President Lincoln chose not to be among the several congressmen, Naval and Army ordnance officials, and one or two patent examiners assembled to witness the test.
Pascal Plant failed to arrive at the appointed time. New adjustments and modifications had taken longer than expected and he was still at the Navy Yard. Just as the spectators’ patience was "nearly exhausted,” Plant appeared offshore in a row boat.
When he stepped ashore, he announced that he would not use his ball-joint launcher, but instead a hastily-rigged contraption consisting of a ponderous 15-foot tube mounted on spindly legs. One of the witnesses called it a "crooked gun” and said that it "looked very rough and was so heavy and unwieldly on the skiff, that one was reminded of an elephant on the legs of a lamb.”
Plant lowered the gun in place by block and tackle. After an interminable wait, he announced that it was ready to fire. This time, because of technical difficulties, only one torpedo would be let off. It would have to work the first time.

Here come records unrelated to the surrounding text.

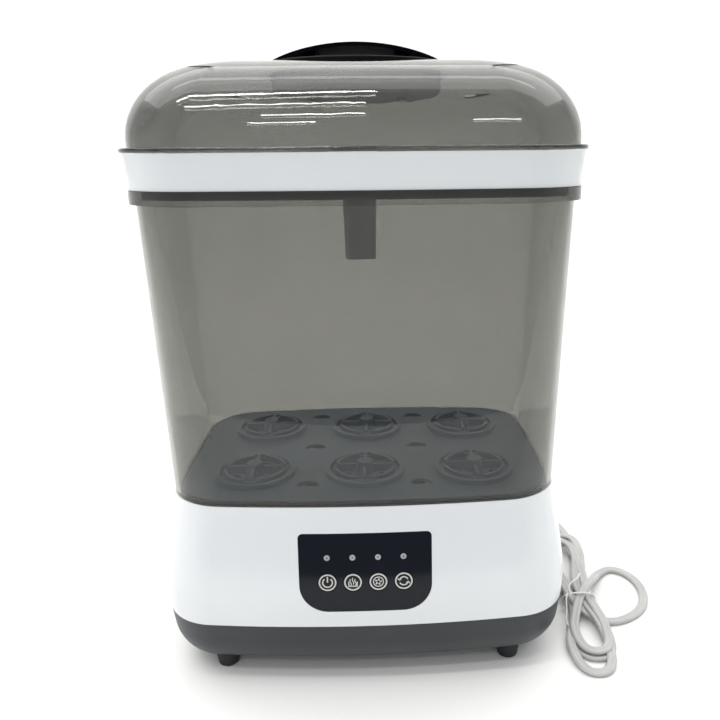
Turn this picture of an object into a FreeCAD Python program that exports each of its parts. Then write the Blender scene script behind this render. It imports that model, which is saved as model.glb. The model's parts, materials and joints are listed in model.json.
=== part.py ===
"""Electric baby bottle sterilizer and dryer: heated base, smoked tub, bottle tray, rack and domed lid.

Frame: millimetres, +Z up, the front faces -Y, and the origin is on the floor under the centre of the object.
"""

import FreeCAD, Part
import math
import os

V = FreeCAD.Vector
Z_UP = V(0, 0, 1)

# ---- driving dimensions -------------------------------------------------------------------------
FOOT_HEIGHT = 8.0        # floor to the underside of the base pan
SEAM_Z = 45.0            # seam between the dark pan and the white shell
BASE_TOP_Z = 125.0       # rim of the white shell, where the tub stands
DECK_Z = 112.0           # upper face of the deck inside that rim
RIM_Z = 304.5            # underside of the tub's thick lip
RIM_TOP_Z = 312.0        # top of that lip, where the collar stands
COLLAR_TOP_Z = 331.5     # top of the white collar, where the lid stands
FLANGE_TOP_Z = 334.5     # top of the lid's flange
SHOULDER_Z = 337.4       # where the lid's wall starts to turn inwards
SHOULDER_IN = 47.7       # half width and height of the ellipse that the shoulder follows
SHOULDER_UP = 42.4
SHOULDER_TURN = 74.8     # degrees of that ellipse before the crown takes over
CROWN_Z = 381.8          # flat middle of the lid
CROWN_IN = 64.0          # how far inside the dome's foot it starts
HANDLE_TOP_Z = 392.8     # crest of the grip

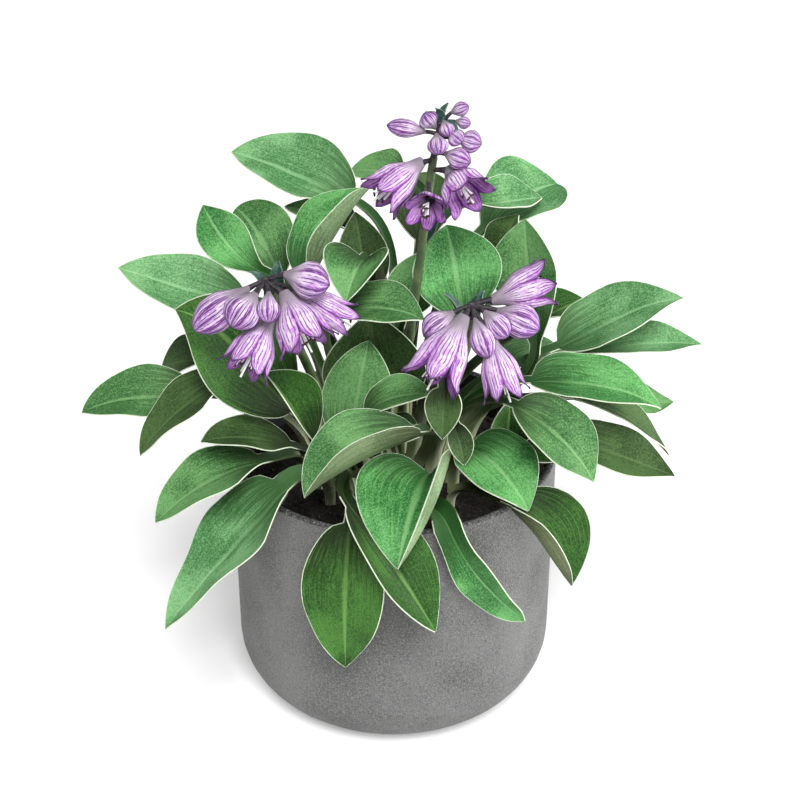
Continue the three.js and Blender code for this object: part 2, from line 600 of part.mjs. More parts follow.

The rocket refused to cooperate. Upon ignition it leaped out of the water, glided briefly over the surface, slightly ricochetting about 20 feet and muddying the water, then leaped up again and ended its flight by plunging into the Anacostia about a hundred yards away. "A slight smoke” and some bubbles ended the performance.
The Navy’s interest in Pascal Plant’s torpedo likewise evaporated, though some optimism remained in other quarters. Shortly after, a reporter for the Washington Daily Morning Chronicle praised the inventor and declared that the rocket "bids fair to become a very valuable acquisition to the naval arm of the service long before it shall have had half the experiments that have been bestowed upon the Dahlgren and other guns.” The inventor was less optimistic. He abandoned his rocket torpedo altogether but continued to submit other ideas to the government throughout the remainder of the war. The profession of a wartime inventor was a precarious and ill-paying one, however, and for his livelihood he became a boot maker.
In the late 1870s, he went to California to engage in mining speculation. Plant was no ordinary miner and his inventive mind soon produced a "gold separator” and an "amalgamator.” An outgrowth of his cobbler’s work was a patent for a "Laced Boot and Shoe.” He also invented a "Cork Swimming Suit.”
By the mid-1890s, he returned to Washington and settled there permanently. He lived with his American- born wife and his several children, including his daughter Anna, now 95 and still living in the Capital area. He was "a real gentleman,” says his Civil War pension record, "although at present in such humble circumstances.” But, recalls his daughter, however he made his money, he would spend it on inventions.
Plant died on 29 January 1911, at age 82. At the time of his death he was still trying to perfect his gold separator. Interestingly enough, his son Pascal Plant, Jr., was also an inventor and was later to work for the Navy Department which many years before had come so close to doing business with his father.